What to produce
Below is a block of data; give all of it again word for word.
━━━ Given data
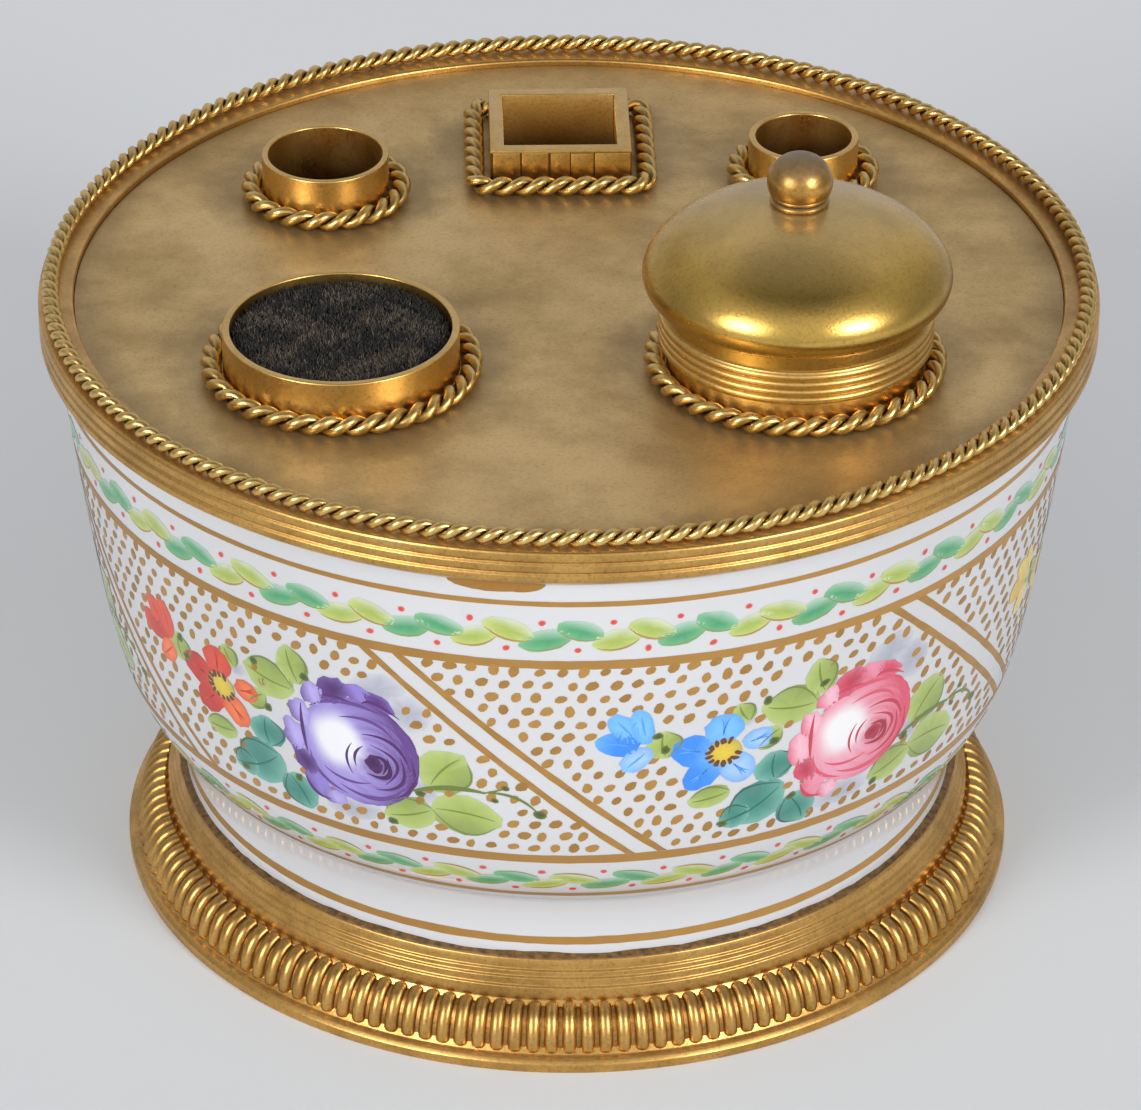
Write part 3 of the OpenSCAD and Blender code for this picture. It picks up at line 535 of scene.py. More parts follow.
# %% [markdown]
# ## Twisted wires
#
# Every joint on the plate, and the rim's own, is dressed with two wires twisted together. Each
# wire is a curve that winds round a path while it follows it. The curve's round bevel gives it
# thickness. The wires' inner sides, where they touch, get painted shade: the crevice value falls
# from the middle of the twist to its outside. One kind of path serves for all: a square with round
# corners, which is a circle when the corners' radius is half its width.


# %% Twisted wire helpers
def round_path(centre, half_w, half_d, corner, z):
    """A level square with round corners: a function from a share of its length to a point and its outward
    normal, and the length."""
    runs = []
    for side in range(4):
        turn = math.radians(90 * side)
        outward = Vector((math.cos(turn), math.sin(turn), 0))
        onward = Vector((-outward.y, outward.x, 0))
        reach, span = (half_w, half_d) if side % 2 == 0 else (half_d, half_w)
        runs.append((outward, onward, reach, span - corner))
    bend = math.pi / 2 * corner
    total = sum(2 * run[3] for run in runs) + 4 * bend
    middle = Vector((*centre, z))

    def at(share):
        left = share % 1.0 * total
        for outward, onward, reach, half_run in runs:
            if left <= 2 * half_run:
                return middle + outward * reach + onward * (left - half_run), outward
            left -= 2 * half_run
            if left <= bend:
                lean = left / corner
                normal = outward * math.cos(lean) + onward * math.sin(lean)
                return middle + outward * (reach - corner) + onward * half_run + normal * corner, normal
            left -= bend
        return at(0.0)
    return at, total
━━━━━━
Written answer
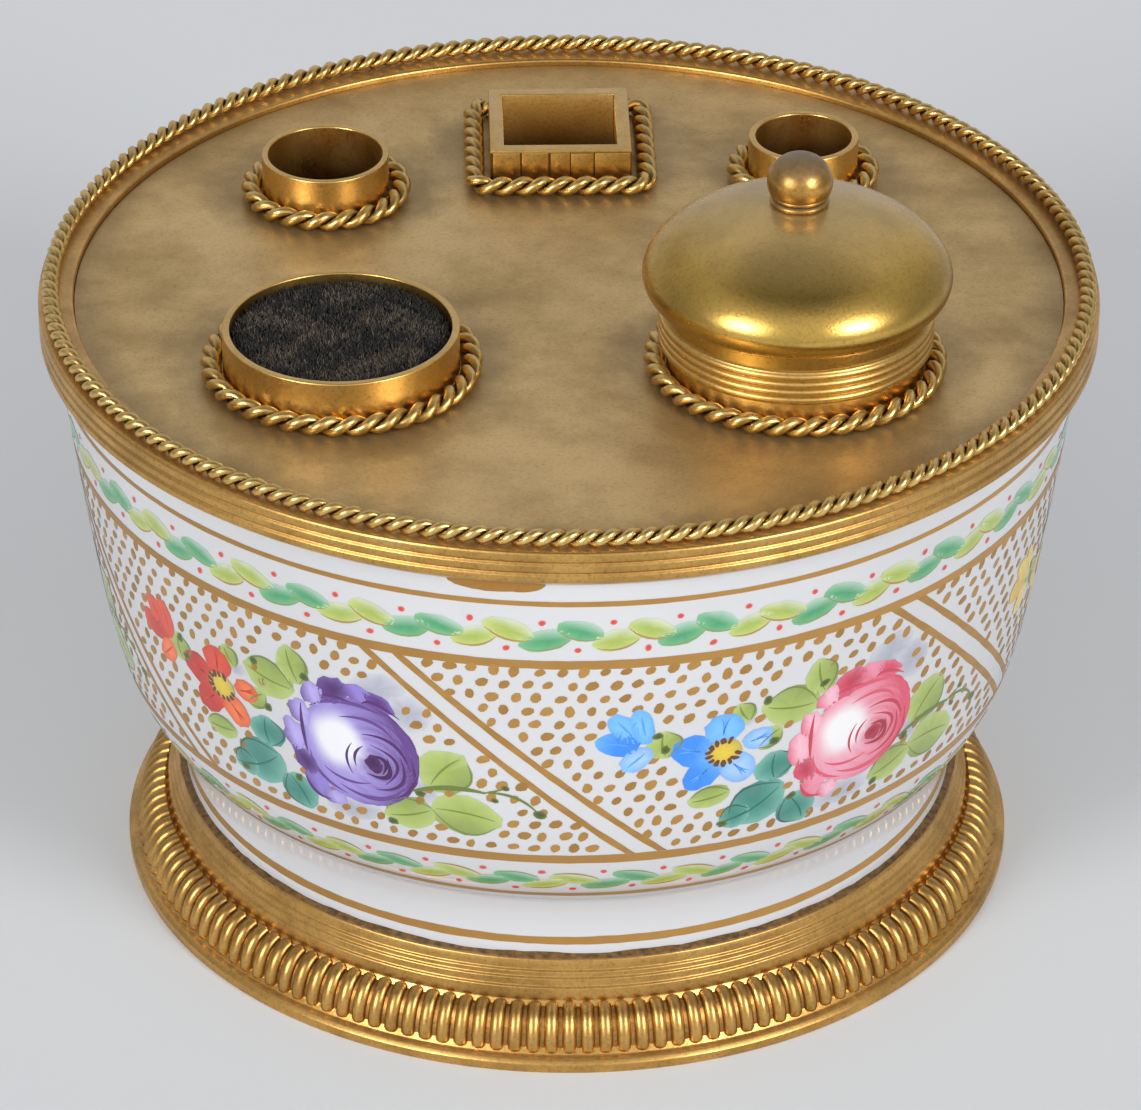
Write part 3 of the OpenSCAD and Blender code for this picture. It picks up at line 535 of scene.py. More parts follow.
# %% [markdown]
# ## Twisted wires
#
# Every joint on the plate, and the rim's own, is dressed with two wires twisted together. Each
# wire is a curve that winds round a path while it follows it. The curve's round bevel gives it
# thickness. The wires' inner sides, where they touch, get painted shade: the crevice value falls
# from the middle of the twist to its outside. One kind of path serves for all: a square with round
# corners, which is a circle when the corners' radius is half its width.


# %% Twisted wire helpers
def round_path(centre, half_w, half_d, corner, z):
    """A level square with round corners: a function from a share of its length to a point and its outward
    normal, and the length."""
    runs = []
    for side in range(4):
        turn = math.radians(90 * side)
        outward = Vector((math.cos(turn), math.sin(turn), 0))
        onward = Vector((-outward.y, outward.x, 0))
        reach, span = (half_w, half_d) if side % 2 == 0 else (half_d, half_w)
        runs.append((outward, onward, reach, span - corner))
    bend = math.pi / 2 * corner
    total = sum(2 * run[3] for run in runs) + 4 * bend
    middle = Vector((*centre, z))

    def at(share):
        left = share % 1.0 * total
        for outward, onward, reach, half_run in runs:
            if left <= 2 * half_run:
                return middle + outward * reach + onward * (left - half_run), outward
            left -= 2 * half_run
            if left <= bend:
                lean = left / corner
                normal = outward * math.cos(lean) + onward * math.sin(lean)
                return middle + outward * (reach - corner) + onward * half_run + normal * corner, normal
            left -= bend
        return at(0.0)
    return at, total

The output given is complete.